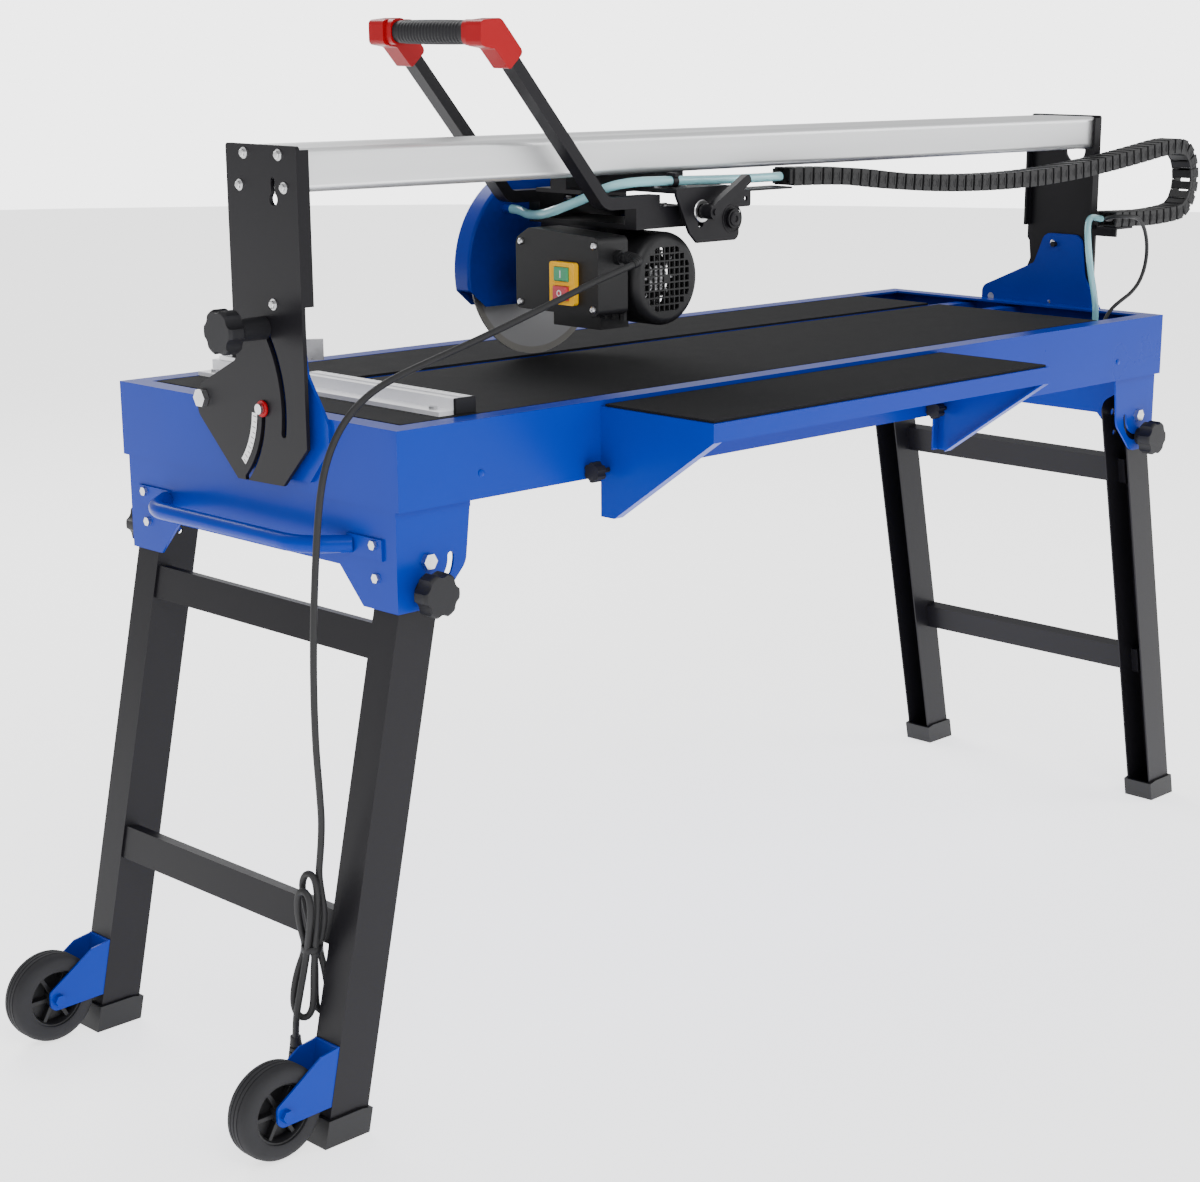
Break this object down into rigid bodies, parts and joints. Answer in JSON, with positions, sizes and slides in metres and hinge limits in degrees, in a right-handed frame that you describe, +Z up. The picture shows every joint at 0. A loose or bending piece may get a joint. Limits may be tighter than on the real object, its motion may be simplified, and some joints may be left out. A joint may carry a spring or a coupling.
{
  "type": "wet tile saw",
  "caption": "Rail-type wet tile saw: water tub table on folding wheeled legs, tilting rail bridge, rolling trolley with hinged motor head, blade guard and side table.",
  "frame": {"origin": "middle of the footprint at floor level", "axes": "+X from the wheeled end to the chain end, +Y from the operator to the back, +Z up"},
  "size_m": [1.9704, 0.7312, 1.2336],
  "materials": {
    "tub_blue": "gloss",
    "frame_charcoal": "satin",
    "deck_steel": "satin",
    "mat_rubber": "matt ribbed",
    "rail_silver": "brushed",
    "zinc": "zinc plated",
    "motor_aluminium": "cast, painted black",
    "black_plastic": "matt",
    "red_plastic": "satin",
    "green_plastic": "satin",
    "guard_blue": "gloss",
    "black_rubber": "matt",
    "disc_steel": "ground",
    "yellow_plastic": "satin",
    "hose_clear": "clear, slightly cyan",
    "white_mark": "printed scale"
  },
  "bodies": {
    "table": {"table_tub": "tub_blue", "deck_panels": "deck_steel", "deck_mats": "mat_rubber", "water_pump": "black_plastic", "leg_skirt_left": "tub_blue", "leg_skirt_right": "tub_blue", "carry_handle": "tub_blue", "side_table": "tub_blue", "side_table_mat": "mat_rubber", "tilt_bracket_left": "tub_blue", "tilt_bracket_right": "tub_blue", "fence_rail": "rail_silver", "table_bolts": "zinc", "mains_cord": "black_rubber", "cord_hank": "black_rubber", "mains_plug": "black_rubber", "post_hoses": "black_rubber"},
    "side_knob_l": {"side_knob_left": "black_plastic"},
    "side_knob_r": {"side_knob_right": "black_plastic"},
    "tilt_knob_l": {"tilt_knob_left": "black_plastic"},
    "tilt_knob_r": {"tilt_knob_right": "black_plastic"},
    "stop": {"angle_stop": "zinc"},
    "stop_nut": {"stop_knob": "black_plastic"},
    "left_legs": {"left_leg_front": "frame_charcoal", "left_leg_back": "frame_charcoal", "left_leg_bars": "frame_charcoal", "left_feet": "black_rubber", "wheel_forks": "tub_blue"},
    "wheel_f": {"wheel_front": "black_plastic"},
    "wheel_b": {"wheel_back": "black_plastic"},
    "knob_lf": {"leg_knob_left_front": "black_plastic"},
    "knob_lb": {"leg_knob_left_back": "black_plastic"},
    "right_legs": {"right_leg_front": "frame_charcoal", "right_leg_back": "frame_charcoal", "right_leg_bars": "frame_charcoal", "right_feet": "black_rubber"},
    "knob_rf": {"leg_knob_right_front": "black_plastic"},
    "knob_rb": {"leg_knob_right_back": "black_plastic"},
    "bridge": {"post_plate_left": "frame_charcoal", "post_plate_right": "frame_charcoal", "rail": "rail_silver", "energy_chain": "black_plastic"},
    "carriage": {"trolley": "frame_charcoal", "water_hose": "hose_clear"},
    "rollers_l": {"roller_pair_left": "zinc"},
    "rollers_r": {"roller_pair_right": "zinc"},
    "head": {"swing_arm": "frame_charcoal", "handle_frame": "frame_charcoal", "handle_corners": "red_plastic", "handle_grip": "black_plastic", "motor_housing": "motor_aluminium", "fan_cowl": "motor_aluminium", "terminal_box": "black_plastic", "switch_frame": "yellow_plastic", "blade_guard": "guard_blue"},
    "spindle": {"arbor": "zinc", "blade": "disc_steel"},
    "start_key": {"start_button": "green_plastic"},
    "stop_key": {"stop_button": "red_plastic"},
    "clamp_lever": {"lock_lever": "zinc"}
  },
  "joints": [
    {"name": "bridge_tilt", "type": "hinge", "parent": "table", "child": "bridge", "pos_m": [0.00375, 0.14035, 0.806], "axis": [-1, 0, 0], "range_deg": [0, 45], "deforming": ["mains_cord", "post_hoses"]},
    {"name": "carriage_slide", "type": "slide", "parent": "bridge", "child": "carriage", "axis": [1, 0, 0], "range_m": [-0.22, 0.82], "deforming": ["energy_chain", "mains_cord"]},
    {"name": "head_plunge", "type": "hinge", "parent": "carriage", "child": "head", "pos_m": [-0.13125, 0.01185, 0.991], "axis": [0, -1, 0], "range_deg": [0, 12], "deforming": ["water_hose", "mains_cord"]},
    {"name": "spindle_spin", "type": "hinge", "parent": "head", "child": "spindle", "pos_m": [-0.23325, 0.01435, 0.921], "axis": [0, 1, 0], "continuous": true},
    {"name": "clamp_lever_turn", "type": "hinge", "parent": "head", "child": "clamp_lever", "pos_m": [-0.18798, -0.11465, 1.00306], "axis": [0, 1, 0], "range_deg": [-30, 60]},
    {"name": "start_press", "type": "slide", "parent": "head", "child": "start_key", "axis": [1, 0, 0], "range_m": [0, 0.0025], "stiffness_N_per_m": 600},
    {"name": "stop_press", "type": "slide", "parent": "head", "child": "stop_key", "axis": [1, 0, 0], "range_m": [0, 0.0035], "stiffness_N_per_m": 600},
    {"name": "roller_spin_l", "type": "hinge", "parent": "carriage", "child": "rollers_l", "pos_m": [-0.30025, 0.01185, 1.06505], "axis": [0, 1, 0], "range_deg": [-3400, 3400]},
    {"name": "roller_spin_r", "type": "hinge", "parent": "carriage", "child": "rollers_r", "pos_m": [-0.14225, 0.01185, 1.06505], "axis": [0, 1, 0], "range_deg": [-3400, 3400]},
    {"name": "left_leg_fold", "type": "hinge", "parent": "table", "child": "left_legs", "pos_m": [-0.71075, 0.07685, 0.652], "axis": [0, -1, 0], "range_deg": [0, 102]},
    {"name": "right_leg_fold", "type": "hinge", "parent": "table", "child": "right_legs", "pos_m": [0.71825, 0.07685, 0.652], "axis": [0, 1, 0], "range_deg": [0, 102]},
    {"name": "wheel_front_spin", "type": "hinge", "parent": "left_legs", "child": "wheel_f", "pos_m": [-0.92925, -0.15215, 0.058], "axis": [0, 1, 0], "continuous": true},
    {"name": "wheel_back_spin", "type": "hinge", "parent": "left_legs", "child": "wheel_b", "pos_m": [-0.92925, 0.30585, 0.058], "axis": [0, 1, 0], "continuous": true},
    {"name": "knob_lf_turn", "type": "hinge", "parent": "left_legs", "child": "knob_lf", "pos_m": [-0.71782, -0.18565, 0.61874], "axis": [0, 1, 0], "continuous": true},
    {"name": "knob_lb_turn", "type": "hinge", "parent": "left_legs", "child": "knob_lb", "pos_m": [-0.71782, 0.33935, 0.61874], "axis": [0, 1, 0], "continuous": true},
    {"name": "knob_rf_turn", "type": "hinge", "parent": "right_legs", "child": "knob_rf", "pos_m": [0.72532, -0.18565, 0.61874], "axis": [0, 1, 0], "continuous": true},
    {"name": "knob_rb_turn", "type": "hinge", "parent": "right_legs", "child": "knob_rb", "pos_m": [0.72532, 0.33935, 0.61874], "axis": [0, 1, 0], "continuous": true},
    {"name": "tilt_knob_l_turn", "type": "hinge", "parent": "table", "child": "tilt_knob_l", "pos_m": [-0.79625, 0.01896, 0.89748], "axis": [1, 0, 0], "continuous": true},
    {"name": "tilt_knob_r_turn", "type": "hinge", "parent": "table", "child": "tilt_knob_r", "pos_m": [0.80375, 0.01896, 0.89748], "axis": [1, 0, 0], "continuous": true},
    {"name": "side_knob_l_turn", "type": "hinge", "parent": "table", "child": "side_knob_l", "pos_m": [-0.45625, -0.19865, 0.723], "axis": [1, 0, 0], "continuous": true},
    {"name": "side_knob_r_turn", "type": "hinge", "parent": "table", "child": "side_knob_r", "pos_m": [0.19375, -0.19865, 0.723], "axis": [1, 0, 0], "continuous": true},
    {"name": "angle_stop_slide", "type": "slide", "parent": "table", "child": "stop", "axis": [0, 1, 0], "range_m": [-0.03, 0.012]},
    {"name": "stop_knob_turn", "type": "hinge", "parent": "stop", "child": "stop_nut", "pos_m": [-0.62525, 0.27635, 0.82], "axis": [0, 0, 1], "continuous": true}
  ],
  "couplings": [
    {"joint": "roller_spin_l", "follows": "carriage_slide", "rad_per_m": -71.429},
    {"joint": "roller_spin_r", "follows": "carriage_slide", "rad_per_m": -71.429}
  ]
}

----------------

Pick out lines containing the word "with", each one as written.

RESPONSE TO THIS EXERCISE:
Break this object down into rigid bodies, parts and joints. Answer in JSON, with positions, sizes and slides in metres and hinge limits in degrees, in a right-handed frame that you describe, +Z up. The picture shows every joint at 0. A loose or bending piece may get a joint. Limits may be tighter than on the real object, its motion may be simplified, and some joints may be left out. A joint may carry a spring or a coupling.
  "caption": "Rail-type wet tile saw: water tub table on folding wheeled legs, tilting rail bridge, rolling trolley with hinged motor head, blade guard and side table.",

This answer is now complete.